First, the statute itself mandates that banks have an affirmative obligation to meet the credit needs of the communities they serve. The statute does not authorize federal bureaucrats to evaluate depository services, nor has it ever been interpreted by regulators to apply to depository services. Now, after 47 years of regulatory enforcement, regulators have determined in the 2023 CRA that depository services are a part of a bank’s CRA responsibilities. Have regulators been negligent by omitting depository services as a CRA responsibility for 47 years?

Second, the statute and subsequent regulations and revised regulations always have considered a bank’s CRA “Assessment Area” to be limited by where a bank maintains depository facilities. In fact, 12 U.S.C. §2906(b)(1)(B) states that the agencies shall develop assessments that “shall be presented separately for each metropolitan area in which a regulated depository institution maintains one or more domestic branch offices”. The prudential regulators understood this because in the CRA regulations they developed they explicitly allowed only one exception to the deposit-taking facilities requirement for a CRA assessment area, and that sole exception has been for banks that predominately serve military personnel who are not located within a defined geographic area (12 C.F.R. § 228.41(f)). Why would an exception be needed if an assessment area were not restricted to facility-based markets?

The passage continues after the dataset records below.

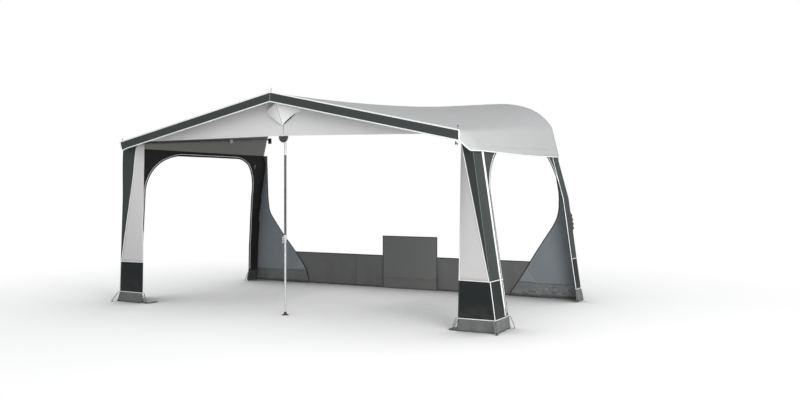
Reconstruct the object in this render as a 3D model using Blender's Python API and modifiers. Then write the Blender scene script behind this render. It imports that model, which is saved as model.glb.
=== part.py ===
"""Caravan awning: a pitched cloth roof with a gable, two front pillars and two arched side walls.

The cloth hangs on a frame of telescopic poles, and its rear edge runs in the rail of a caravan wall.
Metres, +Z up, +X along the wall, -Y to the front. Places are given as (x from the ridge, distance in
front of the wall, height). At the end everything moves so that the origin is at the middle of its box.
"""
import math
from functools import partial

import bmesh
import bpy
from mathutils import Matrix, Vector
from mathutils.geometry import interpolate_bezier

# Fits and cloth
GAP = 0.0003
CLOTH = 0.002
DROP_CLEAR = CLOTH + 4 * GAP
OVERRUN = 0.004

# Roof
ROOF_DEPTH = 2.80
EAVE_HEIGHT = 1.832
PEAK_RISE = 0.451
EAVE_REACH = 2.07
BAND_DROP = 0.088
RAIL_HEIGHT = 2.36
RAIL_FLAT_REACH = 1.375
RAIL_END_SPLAY = 0.110
RAIL_END_HEIGHT = 1.69
RAIL_TOP_HANDLE = 0.722
RAIL_END_HANDLE = 0.229
RAIL_END_LEAN = 0.003
RAIL_SEAM_SHARE = 0.70
ROOF_REAR = 0.006
ROOF_COLUMNS = 14
ROOF_ROWS = 7
DROP_COLUMNS = 4
RAIL_STEPS = 12

# Lower edge of the side drop, from the front corner back to the wall
DROP_FRONT_DROP = 0.088
DROP_FRONT_FLARE = 0.002
DROP_HEM_DROP = 0.172
DROP_TURN_SPLAY = 0.065
DROP_TURN_SETBACK = 0.085
DROP_SIDE_SPLAY = 0.125
DROP_SIDE_SETBACK = 0.20
LEFT_HEM_LIFT = 0.060

# Gable, vent hood and tongue
GABLE_SETBACK = 0.235
GABLE_INSET = 0.086
GABLE_HEM_RISE = 0.028
GABLE_HEM_DIP = 0.034
HOOD_TIP_DROP = 0.306
HOOD_SIDE_REACH = 0.22
HOOD_SIDE_DROP = 0.162
HOOD_SHOULDER_REACH = 0.186
HOOD_SHOULDER_DROP = 0.116
HOOD_PEAK_DROP = 0.093
HOOD_PEAK_PROUD = 0.135
HOOD_TIP_PROUD = 0.022
HOOD_LIP = 0.014
HOOD_COLUMN_SHARES = (0, 0.34, 0.67)
TONGUE_WIDTH = 0.125
TONGUE_DROP = 0.071
TONGUE_TOP_SHARE = 0.3

# Front pillars
PILLAR_TOP_DROP = 0.052
PILLAR_KINK_DROP = 0.182
INNER_TOP_INSET = 0.098
INNER_TOP_SETBACK = 0.285
INNER_FOOT_INSET = 0.110
INNER_FOOT_SETBACK = 0.230
FOLD_KINK_SPLAY = 0.080
FOLD_KINK_SETBACK = 0.136
FOLD_FOOT_INSET = 0.006
FOLD_FOOT_SETBACK = 0.248
DIVIDE_TOP_INSET = 0.068
DIVIDE_TOP_SETBACK = 0.194
DIVIDE_FOOT_INSET = 0.008
BOX_TOP = 0.467
BOX_FOOT = 0.115
SKIRT_SPLAY = 0.020
SKIRT_FOLD = 0.007
SKIRT_WAVES = 2.5
SKIRT_COLUMNS = 9
SKIRT_ROW_SHARES = (0.3, 0.55, 0.8, 1)
PANEL_ROW_SHARES = (0, 0.12, 0.35, 0.6, 0.8, 1)
HEM_STAND = 0.004

# Zip between a pillar and its side wall
ZIP_EDGE = 0.00015
ZIP_KINK_SPLAY = 0.116
ZIP_KINK_SETBACK = 0.281
ZIP_FOOT_SPLAY = 0.271
ZIP_FOOT_SETBACK = 0.522
SLIDER_WIDTH = 0.013
SLIDER_LENGTH = 0.024
SLIDER_THICKNESS = 0.006
SLIDER_FOOT = 0.17
PULL_WIDTH = 0.009
PULL_LENGTH = 0.042
PULL_THICKNESS = 0.002
PULL_STAND_SHARE = 1.1
BRIDGE_RISE_SHARE = 1.4
BRIDGE_TOP_SHARE = 0.7
PULL_TOP_SHARE = 0.6

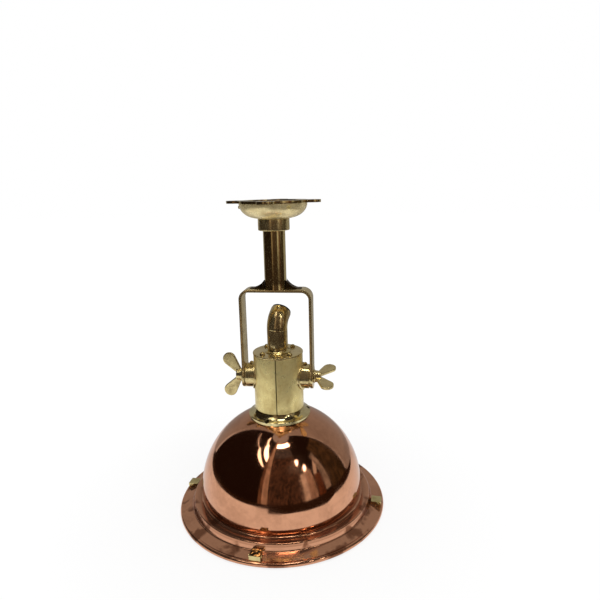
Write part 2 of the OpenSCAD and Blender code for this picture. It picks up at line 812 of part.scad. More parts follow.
// Steel wire inside the rolled edge
module rim_wire() {
    color("gray") translate([0, 0, foot_z + roll_r]) rotate_extrude()
        translate([roll_x, 0]) circle(r = rim_wire_r);
}

// Solid under the flange and step, that a lug's foot is cut to
module flange_solid() {
    rotate_extrude() translate([0, foot_z]) {
        polygon([[0, -1], [0, ledge_top], [step_r, ledge_top],
            [step_r + step_lean + fit, step_foot], [corner_x, flange_h + fit],
            [flange_x, flange_h - flange_drop + fit], [flange_x, -1]]);
        translate([roll_x, roll_r]) circle(r = roll_r + fit);
    }
}

// Four blocks on the flange, drilled crosswise
module guard_lugs() {
    color("darkkhaki") difference() {
        around(lug_count, lug_turn) difference() {
            translate([lug_in, -lug_w / 2, foot_z + roll_r]) cube([lug_l, lug_w, lug_top - roll_r]);
            translate([lug_pin_x, lug_w, foot_z + lug_pin_h]) rotate([90, 0, 0])
                cylinder(r = lug_pin_r + fit, h = 2 * lug_w);
            translate([lug_rivet_x, 0, foot_z]) cylinder(r = lug_rivet_r + fit, h = lug_top + 1);
        }
        flange_solid();
    }
}

// Cross pins of the lugs, each with a round head
module guard_pins() {
    head_t = 1.2;
    color("gold") around(lug_count, lug_turn)
        translate([lug_pin_x, 0, foot_z + lug_pin_h]) rotate([90, 0, 0]) {
        translate([0, 0, -lug_w / 2 - 0.8]) cylinder(r = lug_pin_r, h = lug_w + 0.8 + fit + eps);
        translate([0, 0, lug_w / 2 + fit]) cylinder(r = lug_pin_r + 0.6, h = head_t);
    }
}

// Rivets that hold the lugs, with a flat head below the flange
module lug_rivets() {
    head_t = 1;
    under = flange_h - shade_wall - (lug_rivet_x - corner_x) * flange_drop / (flange_x - corner_x);
    color("darkgoldenrod") around(lug_count, lug_turn) translate([lug_rivet_x, 0, foot_z]) {
        translate([0, 0, under - 1]) cylinder(r = lug_rivet_r, h = lug_top - under + 1);
        translate([0, 0, under - 1 - head_t]) cylinder(r = lug_rivet_r + 1, h = head_t);
    }
}

// Sheet bracket that hangs the lamp holder below the lid ring
module holder_bracket() {
    ear_z = sleeve_top - lid_ring_h - 2 * fit - bracket_t;
    color("silver") difference() {
        union() {
            translate([-bracket_x, -bracket_w / 2, bracket_z - bracket_t])
                cube([2 * bracket_x, bracket_w, bracket_t]);
            for (side = [0, 180]) rotate([0, 0, side]) {
                translate([bracket_x - bracket_t, -bracket_w / 2, bracket_z - bracket_t])
                    cube([bracket_t, bracket_w, ear_z - bracket_z + 2 * bracket_t]);
                translate([bracket_x - bracket_t, -bracket_w / 2, ear_z])
                    cube([bracket_out - bracket_x + bracket_t, bracket_w, bracket_t]);
            }
        }
        translate([0, 0, bracket_z - bracket_t - 1]) cylinder(r = 5, h = bracket_t + 2);
        for (side = [-1, 1]) {
            translate([side * bracket_screw_x, 0, ear_z - 1])
                cylinder(r = screw_r + fit, h = bracket_t + 2);
            translate([side * holder_screw_x, 0, bracket_z - bracket_t - 1])
                cylinder(r = screw_r + fit, h = bracket_t + 2);
        }
    }
}

// Screws that hold the bracket up to the lid ring
module bracket_screws() {
    seat = sleeve_top - lid_ring_h - 3 * fit - bracket_t;
    color("lightgray") for (side = [-1, 1]) translate([side * bracket_screw_x, 0, seat]) mirror([0, 0, 1])
        dome_screw(screw_r, 2.2, 1.4, bracket_t + 3);
}

// Porcelain body of the lamp holder, open below
module lamp_holder() {
    shoulder = 9;
    crown = holder_r - 3;
    color("ivory") difference() {
        rotate_extrude() polygon([[0, holder_top], [crown, holder_top],
            [crown, holder_top - shoulder], [holder_r, holder_top - shoulder - 2],
            [holder_r, holder_z + 2], [holder_r - 1.4, holder_z], [0, holder_z]]);
        translate([0, 0, holder_z - 1])
            cylinder(r = socket_r + socket_wall + fit, h = socket_h + 1 + fit);
        translate([0, 0, socket_top - 1]) cylinder(r = 8, h = 5);
        for (side = [-1, 1]) {
            translate([side * holder_screw_x, 0, holder_top - 7]) cylinder(r = screw_r + fit, h = 8);
            translate([-4 - fit, side * terminal_y - 3 - fit, holder_top - 6])
                cube([8 + 2 * fit, 6 + 2 * fit, 7]);
        }
    }
}

// Screws that hold the porcelain to the bracket
module holder_screws() {
    color("lightgray") for (side = [-1, 1]) translate([side * holder_screw_x, 0, bracket_z + fit])
        dome_screw(screw_r, 2.6, 1.6, bracket_t + 6);
}

// Screwed shell of the socket
module socket_shell() {
    color("goldenrod") translate([0, 0, holder_z + 1])
        ring(socket_r + socket_wall, socket_r, socket_h - 1);
}

// Sprung tongue at the back of the socket
module centre_contact() {
    color("darkorange") {
        translate([-6, -2.5, socket_top + 3.4]) cube([12, 5, 0.5]);
        translate([-2.5, -2.5, contact_z]) cube([5, 5, socket_top + 3.4 - contact_z + eps]);
    }
}

// Two brass terminal blocks in the top of the porcelain
module terminals() {
    color("gold") for (side = [-1, 1]) difference() {
        translate([-4, side * terminal_y - 3, holder_top - 6 + fit]) cube([8, 6, 5.4]);
        translate([0, side * terminal_y, holder_top - 3]) cylinder(r = screw_r + fit / 2, h = 6);
        translate([-2.4, side * terminal_y - 4, holder_top - 3.4]) rotate([-90, 0, 0])
            cylinder(r = 1, h = 8);
    }
}

// Clamp screws of the terminals
module terminal_screws() {
    color("lightgray") for (side = [-1, 1]) translate([0, side * terminal_y, holder_top - 0.5])
        dome_screw(screw_r, 2, 1.2, 2.2);
}

// Screw cap of the bulb, seated in the socket
module bulb_cap() {
    tip_z = contact_z - cap_gap;
    color("silver") {
        translate([0, 0, holder_z - 2]) cylinder(r = cap_r, h = socket_h - 3);
        translate([0, 0, holder_z + socket_h - 5 - eps]) cylinder(r1 = cap_r, r2 = 5, h = 2.2);
        translate([0, 0, holder_z + socket_h - 3]) cylinder(r = 4.2, h = tip_z - holder_z - socket_h + 3);
    }
}

// Outline of the glass from globe to neck: the globe's arc, then a smooth run into the neck
function glass_neck(steps) =
    let (z0 = globe_r * sin(neck_turn), r0 = globe_r * cos(neck_turn), z1 = globe_drop - 2)
    [for (i = [0 : steps]) let (t = i / steps, s = 3 * t * t - 2 * t * t * t)
        [r0 + (neck_r - r0) * (1.35 * t * (1 - t) * (1 - t) + s), z0 + (z1 - z0) * t]];

// Opal glass of the bulb
module bulb_glass() {
    globe_z = holder_z - globe_drop;
    color("white") translate([0, 0, globe_z]) rotate_extrude() union() {
        intersection() {
            circle(r = globe_r);
            translate([0, -globe_r]) square([globe_r, globe_r * (1 + sin(neck_turn))]);
        }
        polygon(concat([[0, 0]], glass_neck(16), [[0, globe_drop - 2]]));
    }
}

ceiling_plate();
canopy_bowl();
canopy_screws();
stem_collar();
stem_tube();
stem_nut();
stem_washer();
stem_webs();
yoke();
cap_sleeve();
cap_lid();
lid_ring();
lid_screws();
cap_skirt();
skirt_screws();
crown_ring();
inlet_ferrule();
inlet_tube();
inlet_elbow();
inlet_bush();
tilt_bosses();
lock_screws();
tilt_washers();
left_wing_bolt();
right_wing_bolt();
shade();
rim_wire();
guard_lugs();
guard_pins();
lug_rivets();
holder_bracket();
bracket_screws();
lamp_holder();
holder_screws();
socket_shell();
centre_contact();
terminals();
terminal_screws();
bulb_cap();
bulb_glass();
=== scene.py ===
"""Dresses a cargo pendant lantern: copper shade, brass cap, yoke, stem and ceiling dish.

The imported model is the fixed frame. Every piece made here sits where the node that it stands
for sits, in metres, with height 0 on the ceiling plate's top face. Sizes in the classes below
are in millimetres, and heights are read from the frame.
"""

import json
import logging
import math
from collections.abc import Callable, Iterator, Sequence
from contextlib import contextmanager
from dataclasses import dataclass, field
from enum import Enum

import bmesh
import bpy
from mathutils import Matrix, Vector


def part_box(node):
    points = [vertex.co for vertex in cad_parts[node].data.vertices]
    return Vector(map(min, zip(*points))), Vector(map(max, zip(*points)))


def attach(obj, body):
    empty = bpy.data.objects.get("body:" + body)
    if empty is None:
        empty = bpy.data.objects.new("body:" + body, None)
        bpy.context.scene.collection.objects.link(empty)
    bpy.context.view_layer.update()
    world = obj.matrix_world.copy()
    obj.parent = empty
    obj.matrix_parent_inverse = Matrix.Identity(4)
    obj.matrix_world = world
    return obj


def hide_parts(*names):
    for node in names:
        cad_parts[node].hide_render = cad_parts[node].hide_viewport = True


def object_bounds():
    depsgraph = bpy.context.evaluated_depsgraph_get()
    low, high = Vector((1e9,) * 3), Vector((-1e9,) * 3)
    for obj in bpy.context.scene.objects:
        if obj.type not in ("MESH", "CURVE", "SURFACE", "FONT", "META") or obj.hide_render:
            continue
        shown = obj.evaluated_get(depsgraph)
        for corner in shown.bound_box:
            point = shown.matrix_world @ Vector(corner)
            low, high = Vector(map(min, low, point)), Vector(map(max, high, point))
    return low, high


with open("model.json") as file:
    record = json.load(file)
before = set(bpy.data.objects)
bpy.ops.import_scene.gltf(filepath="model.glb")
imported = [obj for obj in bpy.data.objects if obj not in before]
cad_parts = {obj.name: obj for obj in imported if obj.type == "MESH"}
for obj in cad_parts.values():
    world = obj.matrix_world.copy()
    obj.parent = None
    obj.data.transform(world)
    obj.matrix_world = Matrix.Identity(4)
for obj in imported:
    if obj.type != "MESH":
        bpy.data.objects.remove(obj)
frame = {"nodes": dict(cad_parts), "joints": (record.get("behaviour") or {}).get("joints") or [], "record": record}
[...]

As someone who has advised banks about CRA matters for 30 years I can say that the regulators’ insistence that every CRA assessment area must include at least one deposit-taking facility created serious problems for banks that developed market strategies that relied on LPO’s and other delivery systems. Frequently, that strategy, when successful created problems with the standards (the so-called “Assessment Area Ratio”) used to measure the adequacy of a bank’s lending within its CRA defined communities, specifically the mandate that at least the majority of a bank’s CRA-related lending activity must be within its CRA Assessment Areas. Nevertheless, regulators insisted that a bank could not delineate a CRA assessment area outside the market served by a bank’s deposit-taking branches, even when a bank operated facilities like loan production offices in another market. This is a problem not precipitated by the Internet nor by modern technology, but by the advent of secondary markets for conforming mortgages and SBA-guaranteed loans that have been around for 40 years.

The simple answer to this problem is not to contradict decades of enforcement predicated on branch-based markets, but to recognized that lending is no longer a zero-sum game wherein lending outside a bank’s community reduced its ability to lend inside its assessment areas if a bank were to rely on the secondary markets for funding those loans. A “retail lending volume screen” as contained in the new CRA regulations could address that flaw in the “Assessment Area Ratio” test without mandating “Retail Lending Areas” and “Outside Retail Lending Areas” as required in the new regulations.

In fact, one of the most radical provisions of the new regulations is the mandate to evaluate a bank’s lending anywhere it originates “major product line” loans, be it in Facility-based assessment areas, Retail Lending Areas or Outside Retail Lending Areas. Essentially, the new “local” communities in the 2023 CRA can include communities thousands of miles away from any deposit-taking branch operated by a bank. It’s common for a bank to extend credit to a customer for the purchase of a second home, outside of a bank’s CRA assessment area. These loans will have drastic implications for banks that may cause them to rethink loans of this type.

The justification for the new version of the regulations is “modernization”. But that term is only superficially mentioned in the proposed rulemaking and in the preamble of the revised 2023 CRA regulation. It’s assumed, without any documented evidence, that the new “digital” economy requires the radical changes to the CRA regulations that are incorporated into the new rule, even if it means enforcement that contradicts the 47-year history of CRA regulations. Perhaps virtual banks require amendments to the CRA regulations, but those changes should be limited to phenomenon such as Internet banks. In a depositor distribution study conducted by our company three years ago community banks continue to derive most of their deposits from the communities local to their bricks and mortar depository facilities. The advent of a new niche in the financial services industry does not necessarily justify jettisoning the 47-year history of regulatory enforcement for the entire industry. 

If CRA needs to be modernized it’s the lawmakers who should initiate the change, not bureaucrats who have appropriated power to adopt regulations that are radically different from, and even a contradiction of, long-established regulatory enforcement history. The override of “judicial deference” to federal bureaucrats embedded in the Chevron framework points in the direction of judicial override of the new CRA (and Section 1071 regulations too). Time will tell.